Chiediamo la grazia di non essere come Zaccaria nel tempio, ma di essere uomini e donne che davvero fanno spazio al Signore in loro, che davvero lasciano che la parola metta radici nel cuore, diventando così uomini e donne che sanno benedire Dio, che sanno parlare di Dio, che sanno proclamare il nome di Gesù facendo breccia nel cuore degli uomini.
In questi giorni abbiamo potuto cantare e ascoltare delle antifone molto belle, antifone che sono conosciute come antifone “O”: perché? Perché ciascuna di esse inizia con una “O”. Questa “O” iniziale ha un significato molto bello, perché se abbiamo fatto attenzione ci siamo accorti che nel canto la “O” è prolungata, ed è prolungata perché vuole esprimere lo stupore e la meraviglia che proviamo nel cuore a motivo del mistero della Natività di Gesù.
Questa “O” dice lo stupore della Chiesa di fronte a quel Signore che nasce a Betlemme. Questa “O” dice lo stupore di tutti noi di fronte al mistero della nascita di Gesù. Chiediamo la grazia di entrare dentro questo “O” prolungato, colmo di stupore, perché se il Natale non ci trova stupiti, se il Natale non ci trova meravigliati, se il Natale in fondo non ci trova con le lacrime agli occhi, per una verità che sconvolge la nostra vita, vuol dire che il Natale non lo abbiamo compreso.
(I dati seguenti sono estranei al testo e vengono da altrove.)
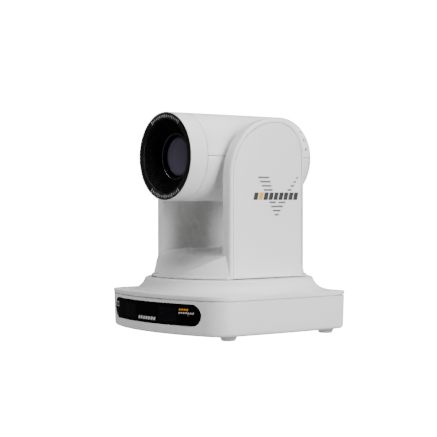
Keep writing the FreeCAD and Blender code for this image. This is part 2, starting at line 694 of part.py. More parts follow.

È normale che stiamo davanti a una mangiatoia pensando che quella mangiatoia verrà riempita da un bambino e che questo bambino è Dio? È normale? È normale il pensiero che Dio, l’Onnipotente, l’Infinito, l’Eterno assuma i tratti di un piccolo che piange, che ha bisogno di tutto, che non può vivere senza le braccia di una mamma che lo accolgono e di un papà che lo custodisce? È normale questo mistero che sta al centro della nostra salvezza? Non è normale, e dovrebbe scuoterci nel profondo, dovrebbe stupirci nel profondo, dovrebbe meravigliarci nel profondo.
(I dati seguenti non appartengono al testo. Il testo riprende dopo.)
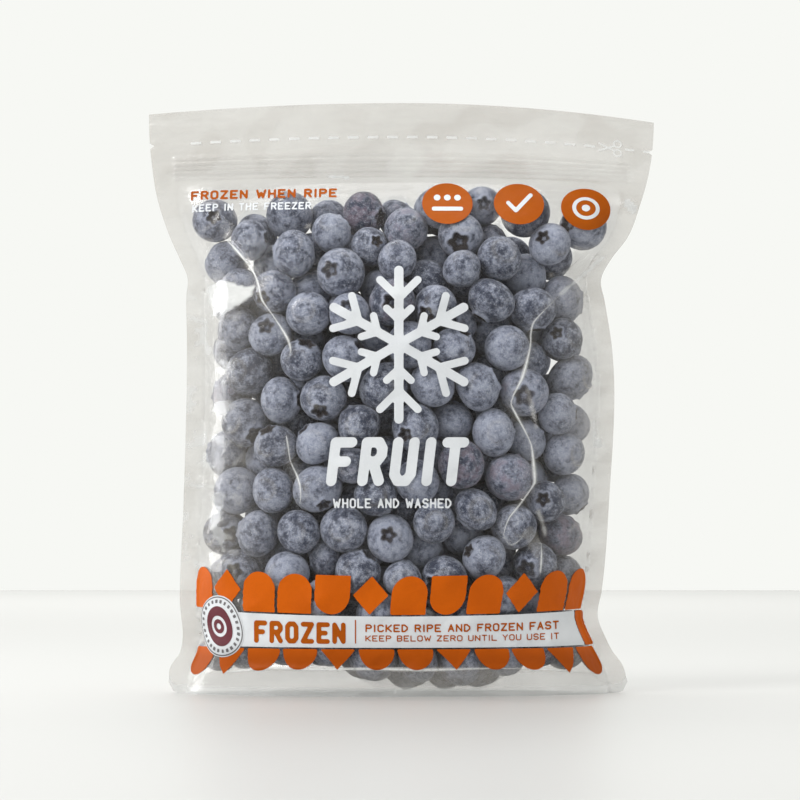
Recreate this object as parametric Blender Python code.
"""A clear stand-up pouch of frozen berries: a sealed, filled pouch on an opened bottom gusset, and its press-to-close zip.

Metres, +Z up. The origin is on the table, at the middle of the pouch's box. The front looks along -Y.
"""

import math
from bisect import bisect_right

import bmesh
import bpy
import numpy as np

# The pouch as it stands
POUCH_HEIGHT = 0.209
HALF_WIDTH = 0.090
SIDE_SEAL = 0.0065
SEAL_THICKNESS = 0.0010

# How far each side edge stands from the middle, from the table up. Both edges are tucked in below the header.
LEFT_EDGE = [
    (0.000, 0.0824), (0.007, 0.0818), (0.015, 0.0782), (0.033, 0.0786), (0.070, 0.0772),
    (0.125, 0.0763), (0.141, 0.0766), (0.147, 0.0762), (0.154, 0.0790), (0.161, 0.0822),
    (0.175, 0.0868), (0.189, 0.0889), (0.200, 0.0898), (POUCH_HEIGHT, HALF_WIDTH),
]
RIGHT_EDGE = [
    (0.000, 0.0800), (0.008, 0.0783), (0.018, 0.0730), (0.027, 0.0696), (0.036, 0.0710),
    (0.068, 0.0737), (0.125, 0.0746), (0.139, 0.0724), (0.147, 0.0712), (0.154, 0.0748),
    (0.161, 0.0802), (0.175, 0.0854), (0.189, 0.0884), (0.200, 0.0896), (POUCH_HEIGHT, HALF_WIDTH),
]

# How far the filled body bulges to the front and to the back, from the table up to the zip
BODY_DEPTH = 0.0325
BULGE = [
    (0.000, 0.84), (0.009, 0.88), (0.030, 0.96), (0.060, 1.00), (0.100, 1.00), (0.130, 0.97),
    (0.147, 0.88), (0.157, 0.74), (0.167, 0.52), (0.175, 0.27), (0.181, 0.05), (0.184, 0.00),
    (POUCH_HEIGHT, 0.00),
]
BODY_TOP = 0.1812
BULGE_FLATNESS = 2.3
BULGE_ROUNDNESS = 0.6

# The header bows towards the front, and its ends hang lower than its middle
HEADER_START = 0.165
HEADER_BOW = 0.006
LEFT_DROOP = 0.0035
RIGHT_DROOP = 0.0064
SEAM_WAVE = 0.0016
SEAM_WAVE_LENGTH = 0.120

# Lower corners and the gusset under the skirt
CORNER_RADIUS = 0.004
CORNER_BLEND = 0.014
SKIRT_THICKNESS = 0.0010
GUSSET_SEAL_HEIGHT = 0.0080
GUSSET_REACH = 0.6
GUSSET_NARROW = 0.005
GUSSET_WIDE = 0.014

# Lumps that the berries press into the film
BERRY_PITCH = 0.0155
BERRY_LUMP = 0.0024
LUMPS_LOW = 0.016
LUMPS_HIGH = 0.172

# Long folds of the front film, as (x, height) points down each fold
FOLD_RISE = 0.0016
FOLD_REACH = 0.0055
FOLDS = [
    [(-0.063, 0.160), (-0.051, 0.144), (-0.039, 0.120)],
    [(-0.040, 0.092), (-0.039, 0.080), (-0.036, 0.066)],
    [(0.070, 0.152), (0.054, 0.139), (0.047, 0.126), (0.041, 0.104), (0.047, 0.085), (0.042, 0.067), (0.037, 0.057)],
    [(0.050, 0.058), (0.050, 0.041)],
]

# The zip between the side seals, and the notches at the ends of the tear line
ZIP_LOW = 0.1825
ZIP_HIGH = 0.1920
ZIP_REACH = 0.0808
ZIP_FLANGE = 0.0009
ZIP_TRACK = 0.0026
TRACK_HEIGHT = 0.0016
PIECE_GAP = 0.0003
TEAR_LINE = 0.1965
NOTCH_DEPTH = 0.0016
NOTCH_HEIGHT = 0.0022

# Mesh steps
BODY_ROWS = 44
HEADER_ROWS = 6
HALF_COLUMNS = 19
GUSSET_SHARES = (0.0, 0.18, 0.36, 0.60, 0.90)
BASE_HALF_ROWS = len(GUSSET_SHARES) + 2
BAR_COLUMNS = 22


def along(stations, height):
    """The value at a height on the smooth line through (height, value) stations."""
    heights, values = zip(*stations)
    slopes = np.gradient(values, heights)
    i = min(max(bisect_right(heights, height) - 1, 0), len(heights) - 2)
    step = heights[i + 1] - heights[i]
    t = (height - heights[i]) / step
    start = (1 + 2 * t) * (1 - t) ** 2 * values[i] + t * (1 - t) ** 2 * step * slopes[i]
    end = t * t * (3 - 2 * t) * values[i + 1] + t * t * (t - 1) * step * slopes[i + 1]
    return start + end


def ramp(low, high, value):
    """0 below low, 1 above high, and a smooth rise between them."""
    t = min(max((value - low) / (high - low), 0.0), 1.0)
    return t * t * (3 - 2 * t)


def seam_point(x, height):
    """A point of the surface midway between the two films, where the seals and the zip lie."""
    share = x / HALF_WIDTH
    header = ramp(HEADER_START, POUCH_HEIGHT, height)
    bow = HEADER_BOW * header * (1 - share * share)
    wave = SEAM_WAVE * math.sin(2 * math.pi * height / SEAM_WAVE_LENGTH) * share ** 4
    droop = (LEFT_DROOP if x < 0 else RIGHT_DROOP) * header * share * share
    return x, wave - bow, height - droop


def berry_spots(seed):
    """Where berries press on one film: a jittered pattern of staggered rows, as (x, height)."""
    jitter = np.random.default_rng(seed)
    rise = BERRY_PITCH * math.sqrt(3) / 2
    rows = int((LUMPS_HIGH - LUMPS_LOW) / rise) + 1
    columns = int(HALF_WIDTH / BERRY_PITCH)
    spots = []
    for row in range(rows):
        for column in range(-columns, columns + 1):
            x = (column + 0.5 * (row % 2)) * BERRY_PITCH
            shift_x, shift_z = jitter.uniform(-0.22, 0.22, 2) * BERRY_PITCH
            spots.append((x + shift_x, LUMPS_LOW + row * rise + shift_z))
    return np.array(spots)


def lump(x, height, spots):
    """How far the nearest berry pushes the film out."""
    reach = BERRY_PITCH * 0.62
    nearest = np.sqrt(((spots - (x, height)) ** 2).sum(axis=1)).min()
    rise = max(0.0, 1 - (nearest / reach) ** 2)
    fade = ramp(0.0, LUMPS_LOW, height) * (1 - ramp(LUMPS_HIGH - 0.010, LUMPS_HIGH + 0.006, height))
    return BERRY_LUMP * rise * fade


def fold(x, height):
    """How far the nearest fold of the front film stands up."""
    nearest = FOLD_REACH
    for points in FOLDS:
        for (x1, h1), (x2, h2) in zip(points, points[1:]):
            run = ((x - x1) * (x2 - x1) + (height - h1) * (h2 - h1)) / ((x2 - x1) ** 2 + (h2 - h1) ** 2)
            run = min(max(run, 0.0), 1.0)
            gap = math.hypot(x - x1 - run * (x2 - x1), height - h1 - run * (h2 - h1))
            nearest = min(nearest, gap)
    return FOLD_RISE * (1 - nearest / FOLD_REACH)


def column_shares():
    """Places across the pouch from -1 to 1, in units of the inner half width, closer together near the side seals."""
    steps = np.linspace(-1, 1, 2 * HALF_COLUMNS + 1)
    return 0.5 * steps + 0.5 * np.sin(0.5 * math.pi * steps)


def across(height):
    """The x of every column at a height: the side seals' edges, their rounded corners, and the body between them."""
    left, right = -along(LEFT_EDGE, height), along(RIGHT_EDGE, height)
    seal = [0.0, 0.3 * CORNER_RADIUS, CORNER_RADIUS]
    middle, half = (left + right) / 2, (right - left) / 2 - SIDE_SEAL
    body = middle + half * column_shares()
    return np.concatenate([left + np.array(seal), body, right - np.array(seal[::-1])])


def film_point(x, height, side, spots):
    """A point on the front film (side -1) or the back film (side 1)."""
    left, right = -along(LEFT_EDGE, height), along(RIGHT_EDGE, height)
    middle, half = (left + right) / 2, (right - left) / 2 - SIDE_SEAL
    share = min(abs(x - middle) / half, 1.0)
    swell = (1 - share ** BULGE_FLATNESS) ** BULGE_ROUNDNESS
    depth = BODY_DEPTH * max(along(BULGE, height), 0.0) * swell
    relief = lump(x, height, spots)
    if side < 0:
        relief += fold(x, height)
    x, y, z = seam_point(x, height)
    y += side * (SEAL_THICKNESS / 2 + depth + relief * swell)

    # the lower corners of the side seals are rounded
    into_corner = max(left + CORNER_RADIUS - x, x - right + CORNER_RADIUS, 0.0)
    rise = CORNER_RADIUS - math.sqrt(max(CORNER_RADIUS ** 2 - into_corner ** 2, 0.0))
    z += rise * max(1 - height / CORNER_BLEND, 0.0)
    return x, y, z


def row_heights():
    """Heights of the rows of film points: the body up to the zip, then the header."""
    body = np.linspace(0, BODY_TOP, BODY_ROWS + 1)
    header = np.linspace(BODY_TOP, POUCH_HEIGHT, HEADER_ROWS + 1)
    return [*body, *header[1:]]


def quads(mesh, rows):
    """Faces between neighbouring rows of points."""
    verts = [[mesh.verts.new(point) for point in row] for row in rows]
    for low, high in zip(verts, verts[1:]):
        for i in range(len(low) - 1):
            mesh.faces.new((low[i], low[i + 1], high[i + 1], high[i]))
    return verts


def gusset_rows(front, back):
    """Points under the pouch from front to back: the skirt, the groove behind it, and the gusset sunk to the table."""
    x, front_y, z = front
    half_depth = (back[1] - front_y) / 2
    if half_depth < SEAL_THICKNESS:
        return [front] * BASE_HALF_ROWS + [back] * BASE_HALF_ROWS
    wall = min(SKIRT_THICKNESS, half_depth / 8)
    height = GUSSET_SEAL_HEIGHT * ramp(GUSSET_NARROW, GUSSET_WIDE, half_depth)
    half = [(0.0, 0.0), (wall, 0.0)]
    for share in GUSSET_SHARES:
        inside = 2 * wall + share * (half_depth - 2 * wall)
        half.append((inside, height * (1 - ramp(0, GUSSET_REACH, share))))
    front_half = [(x, front_y + inside, z + rise) for inside, rise in half]
    back_half = [(x, back[1] - inside, z + rise) for inside, rise in half[::-1]]
    return front_half + back_half


def filled_pouch_mesh():
    """Front film, back film, the seals' edges and the gusset, welded into one closed skin."""
    films = {}
    heights = row_heights()
    for side, seed in ((-1, 4), (1, 9)):
        spots = berry_spots(seed)
        films[side] = [[film_point(x, h, side, spots) for x in across(h)] for h in heights]
    front, back = films[-1], films[1]
    base = zip(*[gusset_rows(f, b) for f, b in zip(front[0], back[0])])

    shell = bmesh.new()
    quads(shell, front)
    quads(shell, back)
    quads(shell, list(base))
    quads(shell, [front[-1], back[-1]])
    for end in (0, -1):
        quads(shell, [[row[end] for row in front], [row[end] for row in back]])
    bmesh.ops.remove_doubles(shell, verts=shell.verts, dist=1e-6)
    bmesh.ops.recalc_face_normals(shell, faces=shell.faces)
    return shell


def header_bar(reach, low, high, outline):
    """A bar that follows the header from side to side; outline lists (half thickness, share of height) upwards."""
    section = [(-half, share) for half, share in outline] + [(half, share) for half, share in outline[::-1]]
    bar = bmesh.new()
    rows = []
    for half, share in section:
        height = low + share * (high - low)
        row = [seam_point(x, height) for x in np.linspace(-reach, reach, BAR_COLUMNS + 1)]
        rows.append([(x, y + half, z) for x, y, z in row])
    verts = quads(bar, [*rows, rows[0]])
    for end in (0, -1):
        bar.faces.new([row[end] for row in verts[:-1]])
    bmesh.ops.remove_doubles(bar, verts=bar.verts, dist=1e-6)
    bmesh.ops.recalc_face_normals(bar, faces=bar.faces)
    return bar


def zip_outline():
    """The closed zip seen from its end: a flat flange with two interlocked tracks on it."""
    height = ZIP_HIGH - ZIP_LOW - 2 * PIECE_GAP
    half_track = TRACK_HEIGHT / 2 / height
    outline = [(ZIP_FLANGE / 2, 0.0)]
    for centre in (0.30, 0.70):
        outline += [
            (ZIP_FLANGE / 2, centre - 1.3 * half_track),
            (ZIP_TRACK / 2, centre - 0.6 * half_track),
            (ZIP_TRACK / 2, centre + 0.6 * half_track),
            (ZIP_FLANGE / 2, centre + 1.3 * half_track),
        ]
    return [*outline, (ZIP_FLANGE / 2, 1.0)]


def plastic(name, colour, roughness):
    """A plain plastic finish."""
    material = bpy.data.materials.new(name)
    material.use_nodes = True
    shader = material.node_tree.nodes["Principled BSDF"]
    shader.inputs["Base Color"].default_value = (*colour, 1.0)
    shader.inputs["Roughness"].default_value = roughness
    shader.inputs["Metallic"].default_value = 0.0
    return material


def add_object(name, shape, collection, material=None):
    """An object from a bmesh, which is freed."""
    data = bpy.data.meshes.new(name)
    shape.to_mesh(data)
    shape.free()
    made = bpy.data.objects.new(name, data)
    collection.objects.link(made)
    if material:
        data.materials.append(material)
    return made


def add_cutter(name, shape, collection, target):
    """A shape that is cut out of target and isn't part of the object."""
    cutter = add_object(name, shape, collection)
    cutter.hide_render = True
    cutter.display_type = "WIRE"
    cut = target.modifiers.new(name, "BOOLEAN")
    cut.object = cutter
    cut.operation = "DIFFERENCE"
    cut.solver = "EXACT"
    return cutter


def tear_notch(side):
    """A three-sided cutter whose point reaches into the side seal at the tear line."""
    edge = along(RIGHT_EDGE if side > 0 else LEFT_EDGE, TEAR_LINE)
    x, y, z = seam_point(side * edge, TEAR_LINE)
    notch = bmesh.new()
    bmesh.ops.create_cone(
        notch, cap_ends=True, segments=3, radius1=1, radius2=1, depth=20 * SEAL_THICKNESS
    )
    for vert in notch.verts:
        across_seal, upwards, through = vert.co.y, vert.co.x, vert.co.z
        inwards = (across_seal + 0.5) / 1.5 * 2 * NOTCH_DEPTH - NOTCH_DEPTH
        vert.co = (x - side * inwards, y + through, z + upwards * NOTCH_HEIGHT)
    bmesh.ops.recalc_face_normals(notch, faces=notch.faces)
    return notch


def new_collection(name):
    collection = bpy.data.collections.new(name)
    bpy.context.scene.collection.children.link(collection)
    return collection


def main():
    for old in list(bpy.data.objects):
        bpy.data.objects.remove(old)
    parts = new_collection("frozen_fruit_bag")
    cutters = new_collection("cutters")

    film = plastic("clear_film_over_fruit", (0.191, 0.198, 0.227), 0.25)
    rib = plastic("zip_plastic", (0.687, 0.694, 0.651), 0.35)

    pouch = add_object("filled_pouch", filled_pouch_mesh(), parts, film)
    pouch.data.shade_smooth()
    pouch.data.set_sharp_from_angle(angle=math.radians(50))

    slot = header_bar(ZIP_REACH, ZIP_LOW, ZIP_HIGH, [(0.010, 0.0), (0.010, 1.0)])
    add_cutter("zip_slot", slot, cutters, pouch)
    for side, name in ((-1, "left_tear_notch"), (1, "right_tear_notch")):
        add_cutter(name, tear_notch(side), cutters, pouch)

    closure = header_bar(ZIP_REACH - PIECE_GAP, ZIP_LOW + PIECE_GAP, ZIP_HIGH - PIECE_GAP, zip_outline())
    add_object("zip_closure", closure, parts, rib)


main()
Chiediamo la grazia di essere davvero stupiti per questo mistero dell’amore di Dio. Chiediamo la grazia di rimanere, sì, sconvolti per chi è Dio, così come si rivela a Betlemme.
Chiediamo la grazia che la “O” che abbiamo cantato in questi giorni sia una “O” piantata nel cuore e che sappia esprimere in noi lo stupore e la meraviglia per un Dio che è troppo bello per passargli davanti senza meravigliarci, stupirci e versare lacrime. È troppo bello.
La lettura del profeta ci ha parlato di un fuoco, un fuoco che purifica e un fuoco che riscalda. Noi abbiamo bisogno di questo fuoco, un fuoco che sappia purificarci da tante cose, dal peccato, dalle infedeltà, dal tradimento, dalla debolezza ma soprattutto, e anche, dall’indifferenza rispetto alla bellezza di Dio.
Invochiamo oggi il fuoco dello Spirito Santo perché scenda su di noi, purifichi la nostra vita dal peccato e dal male. La purifichi anche da quel peccato che è l’indifferenza di fronte alla bellezza sconvolgente di Dio.
Chiediamo che lo Spirito Santo scenda su di noi e ci distolga da quel torpore che ci impedisce di stare con gli occhi spalancati, con gli occhi meravigliati davanti al Dio fatto bambino, e chiediamo anche la grazia che questo spirito scenda su di noi come calore perché non è vero che a volte questa incapacità di meraviglia diventa anche incapacità di calore per accogliere questo Dio che si fa bambino?
Che questo Natale ci possa trovare con il cuore caldo, con il cuore appassionato, con il cuore innamorato per questo bambino che è Dio e viene tra noi. Chiediamo allo Spirito Santo che scenda su di noi e renda noi innamorati davvero di Dio.
Quante volte la nostra vita di fede non conosce questo calore di un amore profondo e vero! Che questo Natale non sia così e che lo Spirito Santo ci aiuti a dire, davvero e con il cuore, “Ti amo” a questo Dio che si fa bambino.
Che lo Spirito Santo ci aiuti ad accogliere tra le nostre braccia, stringendolo al cuore, questo bambino, con tutto l’amore di cui siamo capaci.
Oggi invochiamo lo Spirito Santo perché scenda su di noi come calore e come purificazione, come purificazione dalla nostra indifferenza, come calore capace di farci innamorare.
Chiediamo allo Spirito Santo: “Vieni, Santo Spirito, e fammi dire davvero a questo Dio che si fa bambino «Io ti amo, con tutto il mio cuore e con tutta la mia vita»”.